What we know from long experience:

  • Bushfires that threaten rural people and their assets have become frequent in recent years.
  • The WA climate means that every summer bushfires can start with the potential to cause human and animal deaths, and to damage property, assets and the environment;
  • Minimising damage caused by bushfires is the responsibility of every landowner, including government departments;
  • Investment in fire prevention to reduce the intensities of bushfires is essential to give firefighters their best chance and to limit bushfire damage, and
  • The State is reliant on, and must support its volunteer firefighters.

We believe

The WA government must provide efficient and effective bushfire services.

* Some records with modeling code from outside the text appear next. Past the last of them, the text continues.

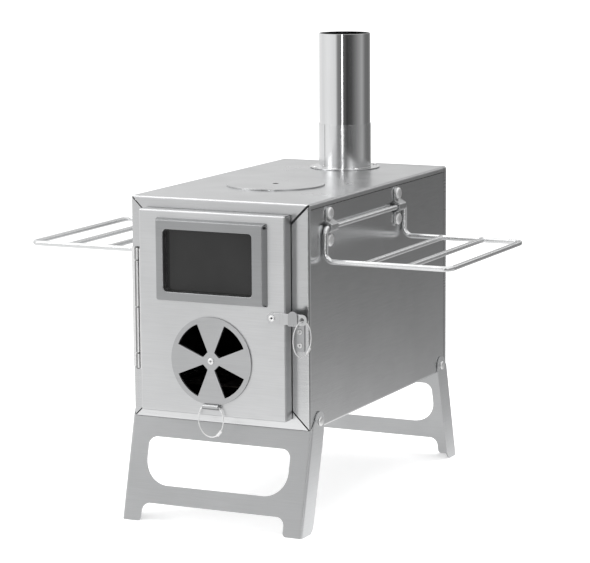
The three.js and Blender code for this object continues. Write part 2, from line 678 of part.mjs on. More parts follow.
// A four-sided block whose front face is smaller than its foot.
function slopedBlock(foot, front, yFoot, yFront) {
  const g = new THREE.BoxGeometry(2, 2, 2);
  const p = g.getAttribute('position');
  for (let i = 0; i < p.count; i += 1) {
    const rect = p.getY(i) > 0 ? foot : front;
    const x = p.getX(i) > 0 ? rect[1] : rect[0];
    const z = p.getZ(i) > 0 ? rect[3] : rect[2];
    p.setXYZ(i, x, p.getY(i) > 0 ? yFoot : yFront, z);
  }
  return solid(g);
}

function windowFrame() {
  const yFoot = DOOR_FACE - SEAT / 3;
  const yFront = DOOR_FACE - BEZEL_RISE;
  const top = DOOR_TOP - BEZEL_DROP;
  const front = [BEZEL_X - BEZEL_W / 2, BEZEL_X + BEZEL_W / 2, top - BEZEL_H, top];
  const grown = ([x0, x1, z0, z1], dx, dz) => [x0 - dx, x1 + dx, z0 - dz, z1 + dz];
  const foot = grown(front, BEZEL_SLOPE_SIDE, BEZEL_SLOPE_END);
  const skin = slopedBlock(foot, front, yFoot, yFront);
  const hollow = slopedBlock(grown(foot, HAIR - BEZEL_SHEET, HAIR - BEZEL_SHEET),
    grown(front, -BEZEL_SHEET, -BEZEL_SHEET), yFoot + 2 * HAIR, yFront + BEZEL_SHEET);
  const collarRing = windowHole(yFront + HAIR, yFoot, BEZEL_SHEET);
  const slits = corners(...foot).map(([x, z, dirX, dirZ]) =>
    cornerSlit(x, z, dirX, dirZ, BEZEL_SLIT_L, yFront + BEZEL_SLIT_BACK, yFoot + 1));
  return cut(join(cut(skin, hollow, ...slits), collarRing), windowHole(yFront - 1, yFoot + 1));
}
add('window_frame', windowFrame(), BEZEL_STEEL);

const glassFront = DOOR_INSIDE + SEAT / 3;
const glassBack = glassFront + GLASS_T;
const glassLow = DOOR_TOP - WINDOW_DROP - WINDOW_H - GLASS_LAP;
const glassTop = DOOR_TOP - WINDOW_DROP + GLASS_LAP;
const glassLeft = WINDOW_X - WINDOW_W / 2 - GLASS_LAP;
const glassRight = WINDOW_X + WINDOW_W / 2 + GLASS_LAP;
add('window_glass', box(glassLeft, glassRight, glassFront, glassBack, glassLow, glassTop), GLASS);

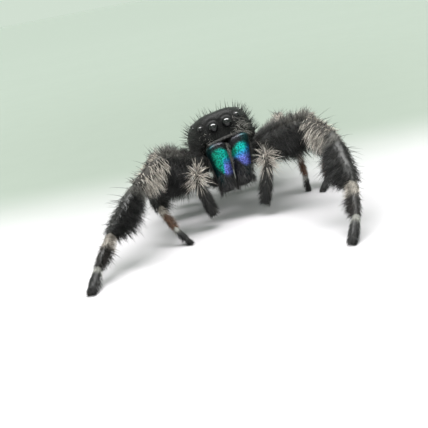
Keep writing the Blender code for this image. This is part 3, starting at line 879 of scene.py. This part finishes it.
def skin_tone(points):
    """The colour of the skin at each point, from the limb or body that it lies on."""
    nearest = np.full(len(points), np.inf)
    tone = abdomen_tone(points)
    x, y, _ = to_abdomen(points).T
    nearest[(y > 0) & (y < ABDOMEN_LENGTH) & (np.abs(x) < ABDOMEN_REACH)] = LIMB_REACH
    for segment in ALL_SEGMENTS:
        share, angle, off = segment.locate(points)
        mine = off < nearest
        nearest[mine] = off[mine]
        depth = 0.08 if segment.kind in ("patella", "palp_knee", "palp_arm") else 0.5
        tone[mine] = limb_tone(segment, share[mine], angle[mine]) * depth + BLACK * 0.4
    return tone


# ---- Coat ----


def jitter(amount, count):
    """A random vector for each hair."""
    return RNG.normal(0, amount, (count, 3))


def varied(tones, amount=0.3):
    """Colours with each hair a little lighter or darker."""
    return tones * np.exp(RNG.normal(0, amount, len(tones)))[:, None]


def mix_in(tones, chance, colour):
    """Gives hairs another colour by chance."""
    chosen = RNG.random(len(tones)) < chance
    tones[chosen] = varied(rows(colour, int(chosen.sum())))


class Coat:
    """Gathers hairs and turns them into one mesh of tapered three-sided strands."""

    def __init__(self, name):
        self.name = name
        self.parts = []
        self.uvs = []
        self.tints = []

    def add(self, roots, ways, bends, lengths, widths, tones, places, joints=3):
        """One row for each hair: its root, first direction, bend (added by the square of the share along
        it), length, width, colour and place on the unwrapped skin. Joints is how many rings it has."""
        ways = unit(ways)
        side = unit(np.cross(ways, bends + np.array((0.013, 0.021, 0.017))))
        other = np.cross(ways, side)
        lengths, widths = np.asarray(lengths)[:, None], np.broadcast_to(widths, len(roots))[:, None]
        patch_width, patch_height, patch_tip = STRAND_PATCH
        points, uvs = [], []
        for t in np.linspace(0, 1, joints + 1)[:-1] ** 0.9:
            centre = roots + lengths * (ways * t + bends * t * t)
            radius = widths / 2 * (1 - t) ** 0.75
            for a in (0.0, math.tau / 3, math.tau * 2 / 3):
                points.append(centre + (side * math.cos(a) + other * math.sin(a)) * radius)
                uvs.append(places + np.array((patch_width * math.cos(a), patch_height * (2 * t - 1))))
        points.append(roots + lengths * (ways + bends))
        uvs.append(places + np.array((0.0, patch_tip)))
        points = np.stack(points, axis=1)
        points[:, :, 2] = np.maximum(points[:, :, 2], HAIR_CLEARANCE)
        size = joints * 3 + 1
        faces = []
        for ring in range(joints):
            for j in range(3):
                a, b = ring * 3 + j, ring * 3 + (j + 1) % 3
                if ring < joints - 1:
                    faces += [(a, b, b + 3), (a, b + 3, a + 3)]
                else:
                    faces.append((a, b, size - 1))
        faces = np.array(faces)[None] + (np.arange(len(roots)) * size)[:, None, None]
        self.parts.append((points.reshape(-1, 3), faces.reshape(-1, 3)))
        self.uvs.append(np.stack(uvs, axis=1).reshape(-1, 2))
        # Every hair is lighter towards its tip, and pale hairs the most so.
        along = np.append(np.repeat(np.linspace(0, 1, joints + 1)[:-1], 3), 1.0)
        root = 0.8 - 0.5 * smooth(tones.mean(axis=1), 0.08, 0.35)[:, None]
        tint = tones[:, None, :] * (root + (1.15 - root) * along)[:, :, None]
        self.tints.append(tint.reshape(-1, 3))

    def build(self):
        points, faces = joined(self.parts)
        made = new_mesh(self.name, points, faces)
        layer = made.data.uv_layers.new(name="OFBake")
        layer.data.foreach_set("uv", np.concatenate(self.uvs)[faces.ravel()].astype(np.float32).ravel())
        dress(made, np.concatenate(self.tints), HAIR)


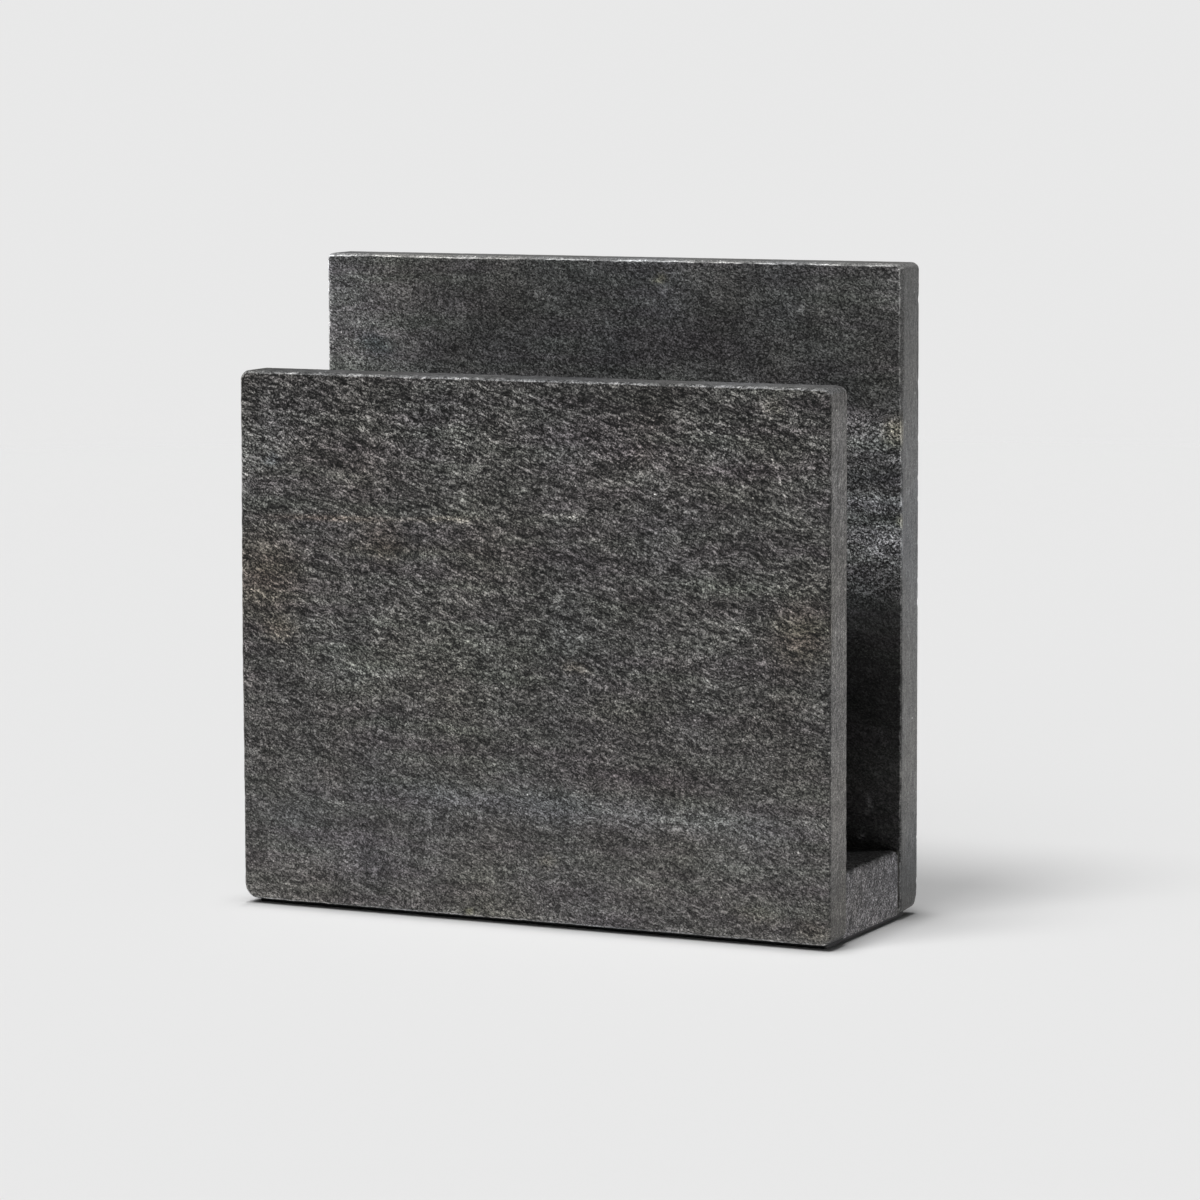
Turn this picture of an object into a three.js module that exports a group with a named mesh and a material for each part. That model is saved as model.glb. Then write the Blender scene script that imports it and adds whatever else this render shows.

This requires strong leadership and investment that supports both fire prevention and fire suppression.

Basic principles

Bushfires will always start, from various causes, but they need not do serious damage;

  • Fuel reduction around dwellings and townships, and across the wider landscape is the key to ensuring bushfires are easier and safer to control.
  • Prescribed burning is the only suitable and cost/effective tool for achieving fuel reduction in broad-acre bushland areas.
  • Men and women involved in fuel reduction burning and firefighting must be provided with specialised skills and training in fire behaviour, management and safety.
  • Awareness of the dangers posed by bushfires and of the need for mitigation must be lifted.

We will fight for:

  1. A Rural Fire Service (RFS) whose leadership is focused on protecting rural and near-urban Western Australia from bushfire damage, and who will support volunteer bushfire brigades and work cooperatively with DPaW and DFES;
  2. Redirection of Emergency Services Levies to the RFS and volunteer bushfire brigades;
  3. Department of Parks and Wildlife to make bushfire management its top priority, and to achieve fuel reduction burning of at least 250,000 ha in south-west forests annually;
  4. Increased support for volunteer bushfire brigades in the form of status, funding, equipment, training and payment for carrying out fuel reduction burning;
  5. Streamlined approval processes that encourage landowners and brigades to increase fuel reduction burning, especially in the near-urban areas;
  6. Pressure on Local Government Authorities to enforce the Bush Fires Act, and to become pro-active in encouraging and helping all landholders with fuel reduction and asset protection;
  7. Pressure on land-owning or land managing government agencies and Local Governments to manage fuel loads on these lands, or pay for this to be done.